Self-adjoint operators enjoy remarkable properties not shared by general operators: real eigenvalues, orthogonal eigenspaces, and guaranteed diagonalizability. These properties are not accidental—they reflect deep connections between linear algebra and geometry, mediated by the inner product.
The spectral decomposition T = \sum \lambda_i P_i expresses the operator as a weighted combination of orthogonal projections, each projecting onto an eigenspace. This decomposition enables functional calculus, allowing us to apply arbitrary functions to operators via f(T) = \sum f(\lambda_i) P_i.
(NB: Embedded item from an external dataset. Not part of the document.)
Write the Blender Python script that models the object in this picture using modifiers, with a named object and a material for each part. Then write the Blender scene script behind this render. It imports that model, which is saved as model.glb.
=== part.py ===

Applications span mathematics, physics, engineering, and data science. In quantum mechanics, the spectral theorem justifies the probabilistic interpretation: measurements correspond to self-adjoint operators, outcomes to eigenvalues, and probabilities to projections onto eigenspaces. In statistics, principal component analysis diagonalizes covariance matrices, extracting independent modes of variation. In differential equations, the spectral theorem yields normal modes and separation of variables for symmetric operators.
The extension to normal operators on complex spaces broadens the theory to include rotations (unitary operators) and shear transformations. The spectral theorem for normal operators asserts that commutativity with the adjoint—T^* T = T T^*—suffices for orthogonal diagonalizability over \mathbb{C}.
Beyond finite dimensions, the theory generalizes to compact self-adjoint operators on infinite-dimensional Hilbert spaces, yielding spectral decompositions with convergent sums or integrals (the spectral theorem for unbounded operators). This infinite-dimensional extension underpins functional analysis, quantum mechanics, and partial differential equations.
The SVD chapter extends the spectral theorem to arbitrary matrices via the singular value decomposition, the most important factorization in applied linear algebra.